Just as the sun rays started breaking through my bedroom window, I heard mother calling excitedly, "Girls, get up. Get up. We have a pair of indigo buntings in the garden." Sister Kathy, four years my elder, and I stumbled out of bed. In our p.j.'s we headed for the back door as quickly as our half-awake feet could carry us. Mother was already outside, inhaling the cool air of that April morning. Pointing her finger toward the freshly turned dirt in the garden, she called out, "There they are." Kathy and I blinked at the handsome birds. Mother explained, "The brighter one is the male."

That sunrise experience, one of my favorites from childhood, happened in Mason City, Iowa, when I was about five years old. However, it was only one of a flock of stories related to mother's love for birds. Often she recalled memories of being married in the garden of an Oberlin College professor and being serenaded by a cardinal throughout the ceremony. Mother had just completed a course on ornithology and she had knowledge of many birds. Cardinals held a special place in her heart.

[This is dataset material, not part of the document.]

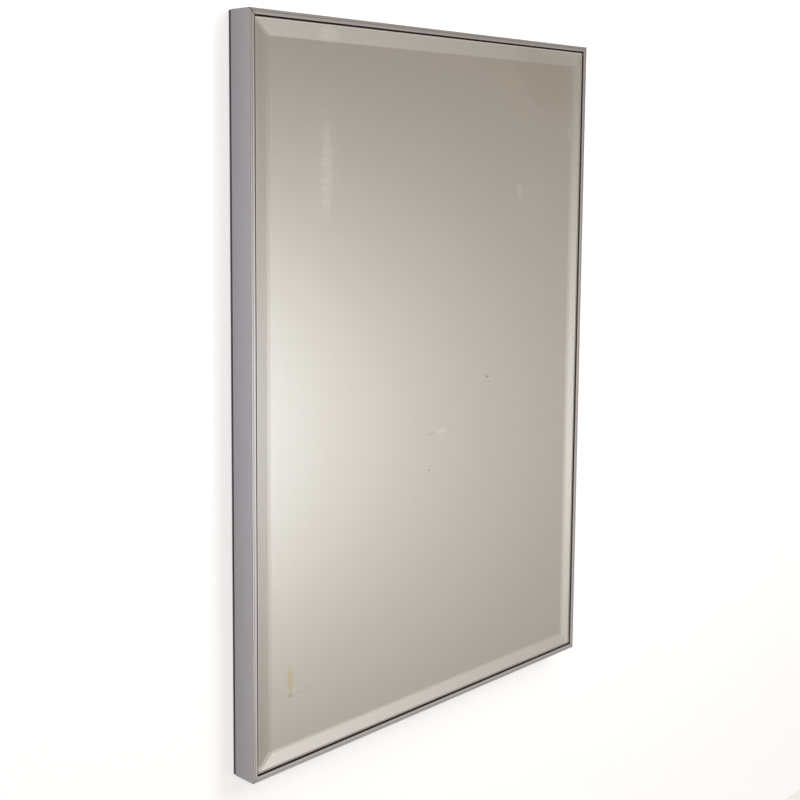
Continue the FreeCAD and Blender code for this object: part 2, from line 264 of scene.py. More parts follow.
rail = {
    "colorFront": rgb(0.81, 0.815, 0.840),
    # painted shade: the rear of the rails, by the wall, is darker than the front
    "colorRearShade": rgb(0.625, 0.615, 0.665),
    "colorEdge": rgb(0.95, 0.95, 0.96),
    "colorGrain": rgb(0.45, 0.44, 0.48),
    "colorCloud": rgb(0.62, 0.60, 0.66),
    "colorSpeck": rgb(0.3, 0.29, 0.31),
    "colorShadeLine": rgb(0.25, 0.24, 0.26),
    "colorSeam": rgb(0.06, 0.055, 0.05),
    "grainShare": 0.16,
    "cloudShare": 0.12,
    "edgeShare": 0.55,
    "speckShare": 0.5,
    "lineShare": 0.52,
    "seamShare": 0.9,
    "roughness": 0.27,
    "grainScale": 30.0,
    "grainStretch": 55.0,
    "edgeReach": 0.0007,
    "lineInset": 0.0030,
    "lineHalfWidth": 0.0014,
    "lineReach": (0.0015, 0.0005),  # behind the front edge, from none to full
    "seamHalfWidth": 0.0011,
    "seamCore": 0.4,  # share of the seam's width that is fully dirty
    "seamReach": (0.003, 0.001),
    "seamRight": 0.25,  # how dirty the right and the bottom mitres are, next to the others
    "seamBottom": 0.45,
    "seamBlend": 0.1,  # how far each side of the middle that changes over
    "frontShare": 0.08,  # share of the depth that has the front's colour; behind it the colour darkens towards the rear as painted shade
    "streakRoughness": 0.06,
    "cloudRoughness": 0.05,
    "edgeRoughness": -0.08,
    "bump": (0.12, 0.00008),  # strength and depth
}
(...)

Father enjoyed telling us children about mother's distressing experiences with pheasants. Father served a church in Huron, S.D., my birthplace. During those dreadful days of dust storms and the depression, fresh meat was a luxury. Many men of the church hunted pheasants, sometimes presenting their kill to our family. Reportedly, mother groaned when she saw friends proudly offering their gift of a dead bird, but one by one she removed the feathers. She learned, years after leaving South Dakota, that there is a simple way to remove feathers and skin with one simple action.

My childhood memories of traveling in an old Ford over country roads include frequent stops to view feathered friends: meadowlarks resting on rail fences, red-wing blackbirds sitting on telephone wires, woodpeckers perched on tree trunks. "Hand me my field glasses," Mother would request. A satisfied smile from her showed us how grateful she was to observe these gifts of creation.

When we moved to Toledo, Ohio in 1938, Mother was quick to install a wren house out by the clothes lines. Vacations at our cabin on Long Lake, Michigan provided opportunities for bird watching. Mother kept a notebook of bird sightings, always noting the date. Her book included goldfinches, many varieties of warblers and sparrows, plus dozens of other species and, Mother's favorite, the great blue heron. On days of calm water, Mother would get in the boat, row into a neighboring bay and wait for her blue heron. What a catch for her to see that giant bird plodding along the shore.

Wherever my parents lived, Mother kept her field glasses handy. In the late 1980's Mother and Dad moved to the Beatitudes Campus of Care in Phoenix. Macular degeneration gradually destroyed her eyesight. Nevertheless, she went outside frequently to listen to the surrounding sounds. When we were together, she would enthusiastically exclaim, "Listen, I hear a mourning dove." And with her inner vision she was probably reviewing other feathered friends, enjoying a bird's eye view of her life.